The US Department of Homeland Security (DHS) is migrating its entire biometric database to the Amazon Web Services GovCloud. The effort represents the first phase of a planned update to the organization’s legacy IDENT biometric identification system, which dates back to 1994.
The Office of Biometric Identity Management (OBIM) first announced that it would be overhauling the IDENT system back in 2015, and released a privacy impact assessment for the first phase earlier this year. The new Homeland Advanced Recognition Technology (HART) system will gradually be implemented through a four-phase process, although the first was not expected to conclude until the end of fiscal 2020, and could be delayed due to COVID-19.
The goal for that first phase is to update the system’s existing infrastructure, and to make sure that all of the biometric records in the IDENT database make their way to the cloud-based HART system. Once that process is complete, HART will become the biometric system of record for DHS and other national security organizations.
At that point, HART will have the same biometric matching capabilities as the current IDENT system, and will be used in much the same way. However, HART will be easier to scale as a cloud-based solution. Later phases will introduce new applications with an eye towards interoperability, and will include new web portals and support for new biometric modalities.
The cloud transition is being performed by Northrop Grumman, which won a $95 million contract for the project.

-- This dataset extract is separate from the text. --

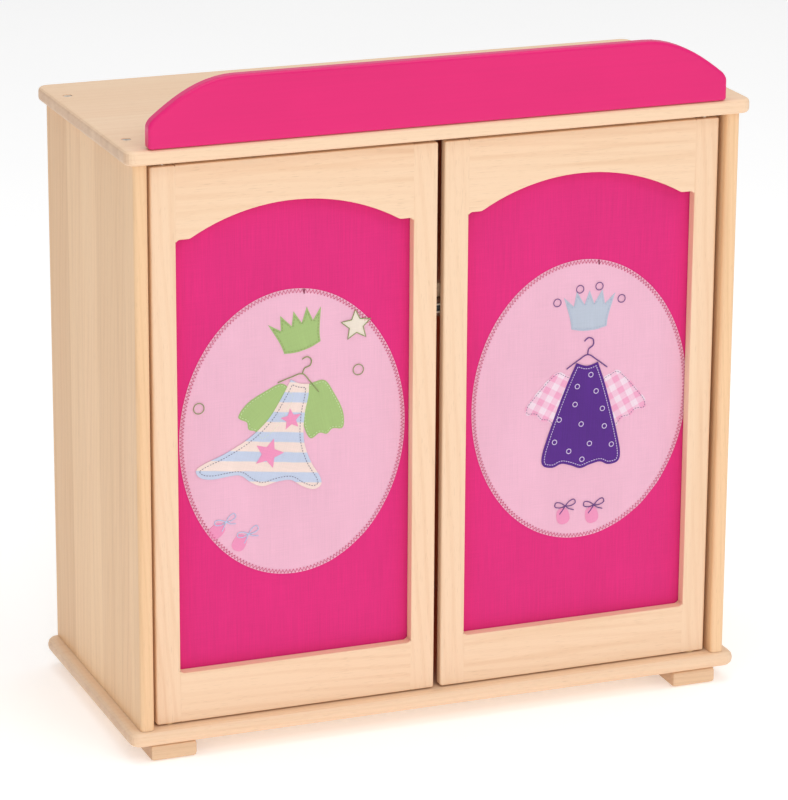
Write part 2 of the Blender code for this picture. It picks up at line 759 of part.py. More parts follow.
def build_fabric(label, side, pivot):
    """The stretched cloth and the four battens that hold its edges, the inner one clear of the catch."""
    reach = CATCH_WIDTH / 2 + CATCH_CLEARANCE
    catch_room = box(
        f"{label}_catch_room",
        (-reach, FABRIC_FRONT, CATCH_TOP - CATCH_HEIGHT - CATCH_CLEARANCE),
        (reach, CATCH_FRONT + CATCH_DEPTH, SHELF_TOP),
        None,
    )
    middle = side * DOOR_MIDDLE
    half = OPENING_HALF_WIDTH + FABRIC_MARGIN
    low, high = OPENING_BOTTOM - FABRIC_MARGIN, ARCH_TOP + FABRIC_MARGIN
    box(
        f"{label}_fabric_panel",
        (middle - half, FABRIC_FRONT, low),
        (middle + half, FABRIC_BACK, high),
        PINK_FABRIC,
        parent=pivot,
    )
    inner = OPENING_HALF_WIDTH + BATTEN_SET_OUT
    outer = inner + BATTEN_WIDTH
    bottom, top = OPENING_BOTTOM - BATTEN_SET_OUT, ARCH_TOP + BATTEN_SET_OUT
    front = FABRIC_BACK + FIT
    back = front + BATTEN_THICKNESS
    spans = {
        "outer": (side * inner, side * outer, bottom - BATTEN_WIDTH, top + BATTEN_WIDTH),
        "inner": (-side * inner, -side * outer, bottom - BATTEN_WIDTH, top + BATTEN_WIDTH),
        "upper": (-inner + FIT, inner - FIT, top, top + BATTEN_WIDTH),
        "lower": (-inner + FIT, inner - FIT, bottom - BATTEN_WIDTH, bottom),
    }
    for where, (x_a, x_b, z_low, z_high) in spans.items():
        batten = box(
            f"{label}_batten_{where}",
            (middle + min(x_a, x_b), front, z_low),
            (middle + max(x_a, x_b), back, z_high),
            PINE_DARK,
            SMALL_EDGE,
            parent=pivot,
            segments=1,
        )
        if where == "inner":
            boolean(batten, catch_room)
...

DHS has asked for an exemption from the Privacy Act for the HART system, although it is yet to offer a substantive rationale for the request. As it stands, privacy advocates like the EFF have repeatedly criticized DHS for the sweeping scope of the system (HART will eventually include face, fingerprint, iris, and voice biometrics), and for trying to hide that scope from the public.
A separate privacy impact assessment in August revealed that the DHS has been quietly sharing the biometric information of refugees with the UN Refugee Agency.